To use a golf analogy, Obama is stuck in a sand trap. His military and diplomatic advisers are not useful caddies, because they are handing him the wrong clubs, military ones, for a struggle, which he says has no military solution. On Syria, the first question is whether the peace movement should push hard for a Congressional authorization. I don’t think there’s any choice, although this time Congress may be more hawkish than Obama. If so, that’s that. We take names and visit their district offices.
The framework of the authorization, assuming coming amendments, will force a choice between  simply taking a principled stand of “no bombing”, and  seeking damage control that may prove useful later.
Part one of the authorization will be whether to use military force against ISIS in Iraq and Syria. For what it’s worth, the public agrees by 2-1 and many of our dovish Members will vote to authorize. The rational opposing arguments might be:  quoting Obama as repeatedly saying there is no military solution, and  bombing plays into the hands of ISIS by helping unify Sunnis.
Part two of the authorization debate will be whether to use US ground troops. There we can fight with a lot of Congressional support and presidential assurances. This one is important because it is a deterrent to the “slippery slope” that may come when and if the Iraqi army crumbles.

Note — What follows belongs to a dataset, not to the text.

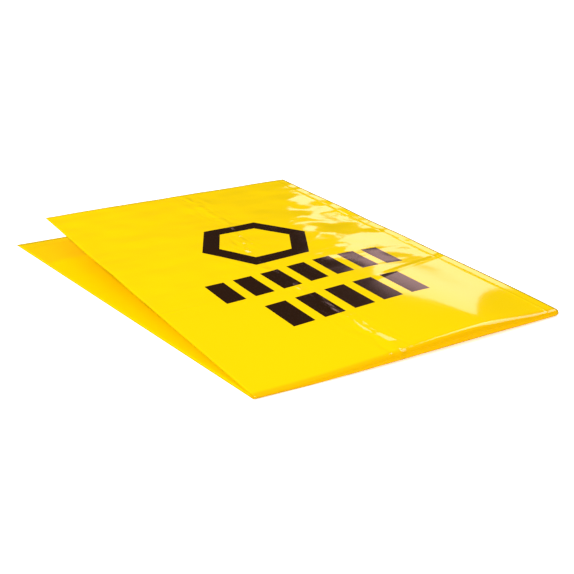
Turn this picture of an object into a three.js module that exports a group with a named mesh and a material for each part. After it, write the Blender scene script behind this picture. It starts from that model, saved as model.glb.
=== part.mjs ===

Part Three will be timeline and reporting requirements, the usual arguments. We should be for a timeline, again for its deterrent value.
An important issue not being included for now is whether the authorization should insist on political conditions on Iraq. The Obama plan is incoherent in the sense that he got al-Maliki to step down only by promising he would bomb and strafe ISIS positions [after saying he refused to be a “Shiite air force”]. But the bigger question is how to rid the Iraqi army of its sectarian commanders and composition, including the police and the prison system. Obama and Congress have allowed that sectarianism to fester until it caused the current Sunni revolt in Iraq in alliance with ISIS. The inner circle around al-Baghdadi was in US prisons together and originated in Saddam Hussein’s Baathist armed forces. It’s an unstable alliance, including two general perspectives: on the one hand, the Caliphate without borders, on the other hand, the demand for a virtual autonomous zone for Sunnis in Iraq, something like the Kurds have. The Caliphate is unacceptable to the US, all Shiite parties, and many Sunni interests. The Sunni autonomous zone is something the Obama administration might be willing accept in diluted form, since they understand that the Sunnis have been completely oppressed [with our tolerance]. But the Iraq Shiites will never accept it unless forced on them by war and negotiations. The internal contradiction within ISIS is caused by al-Baghdadi’s assertion that he is the sole Caliph for all Muslims, an assertion that will beget a revolt from within – if the external “Crusaders” ever stop bombing and invading.
I don’t see Congress being capable of understanding that a solution is impossible without these far-reaching concessions to Iraq’s Sunnis. Therefore the danger is that the military part of the authorization will proceed but the political component will consist of being just words. The best we and our Congressional friends might be able to do is warn loudly and repeatedly that a military solution is being authorized even though no one thinks there can be a military solution, including the president.
And that’s only the Iraq quagmire.
Coming back to Syria, Obama says he wants to attack ISIS while not helping Assad. Another incoherent contradiction. One supposes he can help Al Nusra and the CIA’s Free Syria Army in fighting ISIS, expanding a civil war within a civil war, but he can’t get them to unite against Assad. That means he will try building a ground force heavily laden with foreign fighters from places like Jordan, thus expanding the region’s sectarian civil war. If that fails, it’s quite possible that ISIS will threaten Assad’s armed forces and Alawite backers into retreat and flight from the country. The UN would have to be called back to try forging a cease-fire, partition and power sharing.
All this is so imponderable that we need to take one step at a time. That’s why the Congressional authorization should be sought, and the restrictions in terms of timelines and ground troops become important. It looks like peace groups will have some time to continue seeking consensus, credibility and a much larger base, resting on the public’s opposition to becoming bogged down in a sectarian civil war.